Book Review: Outrun the Wind by Elizabeth Tammi

Outrun the Wind
Elizabeth Tammi
Flux, November 2018
ISBN 978-1-63583-026-2
Trade Paperback

Never, ever forget to honor Artemis. This Greek goddess relishes revenge. With a fine-tuned, blood-curdling cruelty. One retaliation resulted in the creation of The Calydonian Boar. In an either epic display of ignorance, or a sick desire to taunt the deity, the very King that caused her anger, proceeds to order his son to select a hunting party to slay her beast.

Despite vehement opposition, Prince Meleager includes Atalanta. He knows she’s an asset as “…the fastest runner he’d ever heard of and the most precise archer he’d ever dreamed of,” but his comrades simply see a beautiful, but (by definition, useless) female.

Until the moment the boar is felled. And the men see Artemis, in her righteous rage and flanked by her huntresses, glaring at them over the corpse of her creation.

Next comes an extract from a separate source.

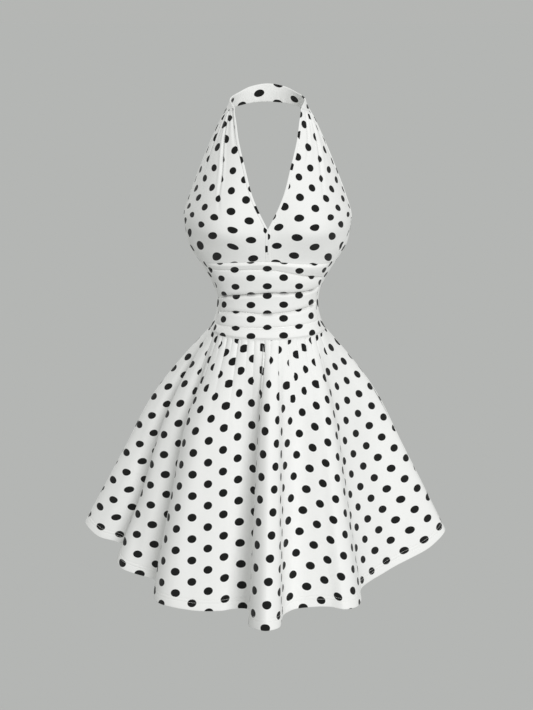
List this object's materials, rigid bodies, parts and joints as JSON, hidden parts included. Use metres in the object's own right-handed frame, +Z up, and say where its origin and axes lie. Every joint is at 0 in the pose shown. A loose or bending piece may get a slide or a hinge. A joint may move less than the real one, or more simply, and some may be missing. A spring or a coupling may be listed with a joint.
{
  "type": "halter-neck skater mini dress",
  "caption": "Halter-neck mini dress in white jersey with black dots: V neck, ruched midriff and a flared skirt gathered at the waist, filled out as worn.",
  "frame": {"origin": "middle of the neck loop, level with the middle of the neck band at the nape; the wearer's neck holds the dress there", "axes": "+Z up along the wearer's body, the front of the dress faces -Y, and +X is to the right of someone who looks at its front"},
  "size_m": [0.626, 0.5099, 0.8093],
  "materials": {
    "dotted_jersey": "fine stretch jersey, matt white with charcoal-black dots"
  },
  "bodies": {
    "root": {"neck_band": "dotted_jersey", "cup_left": "dotted_jersey", "cup_right": "dotted_jersey", "midriff_front": "dotted_jersey", "bodice_back": "dotted_jersey", "skirt_front": "dotted_jersey", "skirt_back": "dotted_jersey"}
  },
  "joints": []
}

Then, the hunters happily give Atalanta full and complete credit for the kill. She has only one real option. Atalanta runs.

Fighting to make her own way (quite literally), Atalanta is followed by one of Artemis’ patronesses as her father frantically searches for her. Kahina, a natural huntress with hidden knowledge, makes it to Atalanta’s home first, and awaits her arrival.  It is when Atalanta and Kahina come together that the sparks really fly.

I’ve always been a fan of retold fairy-tales, so I was certainly psyched to check out mythology re-imagined. Ms. Tammi manages to stay true to themes; the lives of mere human beings are secondary to the quarrels among the gods and goddess, while keeping current with quick-witted, cutting dialogue. This is simply too good to keep to myself, so I’ll be sending my copy to my favorite classroom library. And I’ll be looking forward to more from Ms. Tammi.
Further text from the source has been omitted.